Which is why Nintendo’s quest to drain their hand-held product, the DS, of all enjoyment, annoys the hell out of me. With the likes of Brain Training, Even More Brain Training and now, Sight Training, they seem hellbent in turning the hand-held gaming experience into what feels like extra homework. It’s like some jaded old schoolteacher has called ’round to Nintendo HQ and let fly with a stern lecture while wagging his finger; “Damn kids with their pockey mon and playshuttles! In my day it was cup-and-hoop and an algebra lesson if you were lucky!”

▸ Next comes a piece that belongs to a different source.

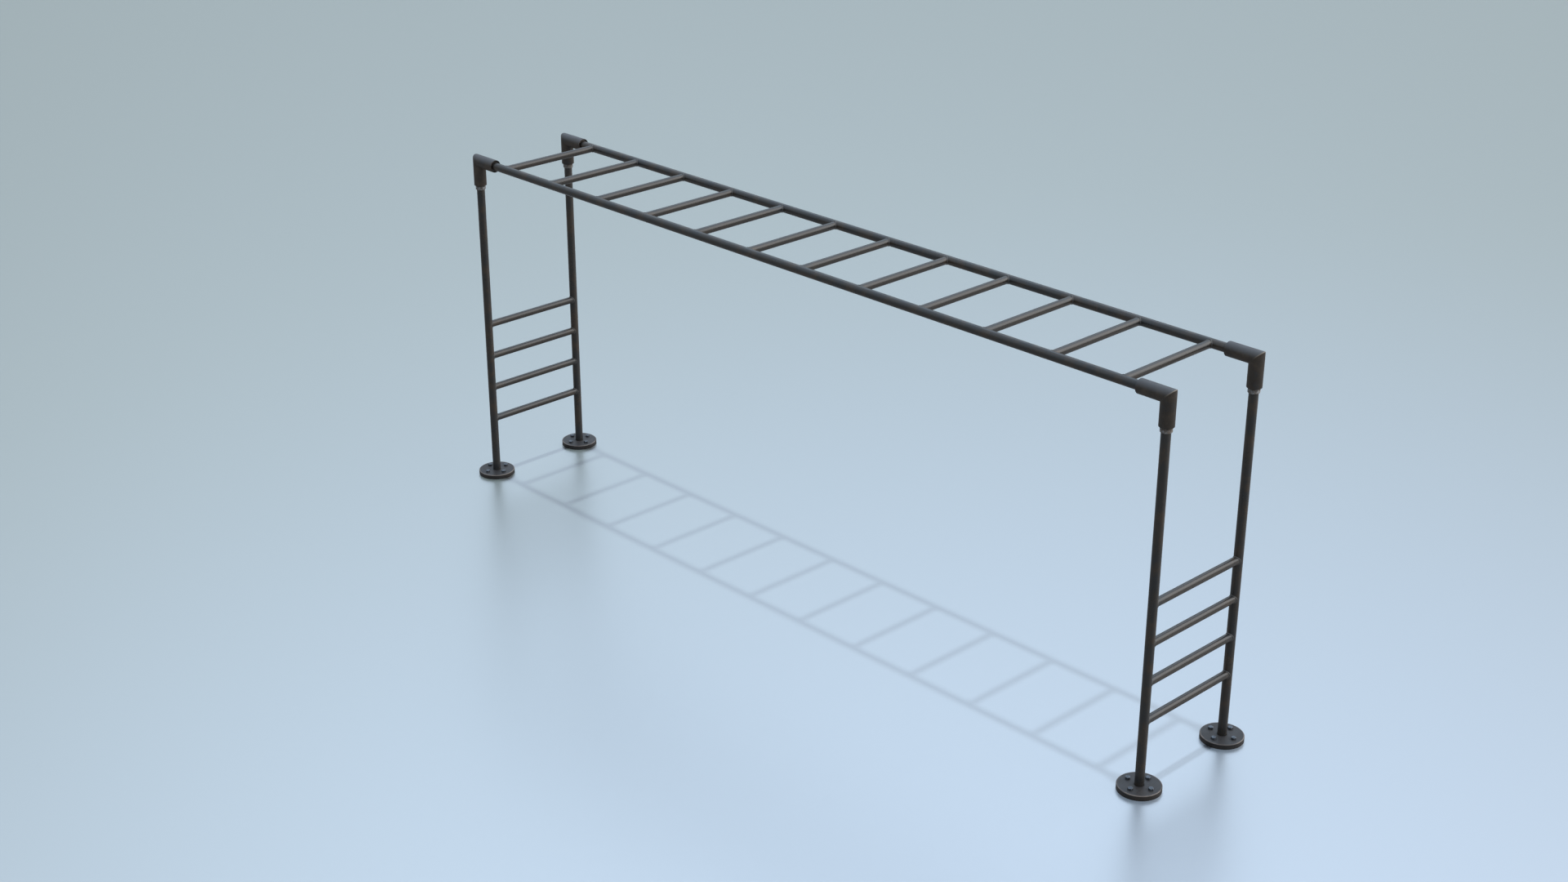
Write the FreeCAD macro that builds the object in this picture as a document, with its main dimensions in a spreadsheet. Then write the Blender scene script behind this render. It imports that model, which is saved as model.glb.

And what annoys me even more is the completely ridiculous statements they issue about how using (note the word ‘using’, not ‘playing’) their educational products will actually make you smarter. What a load of balls. The only thing they’ll make you is look like a complete arsehole when you whip out your DS on the train and start doing sums. Call me stupid, but don’t you make yourself smarter by expanding your knowledge? By taking in new information, learning new techniques, languages, cultures? According to Ninetendo, it’s all about circling which one is the fifty pee.

I don’t pick up my Xbox controller often, usually when I’ve a few hours to spare on a Sunday night, but I don’t pick it up with the intention to learn. The same way I don’t pick up a book with the intention of running up the front of an alien grunt’s hoverbike, wrenching the slimey fecker from the cockpit, jumping in and running him down as he flees for the hills (Halo 3. Seriously, check it out). It’s simple, really. Play games when you want to let off some steam, blast the shit out of a few things or just to give your brain a rest. Read a book, pick up an instrument, or watch something informative (no, not How to Look Good Naked) when you want to learn. And never the two should, nay, shall meet.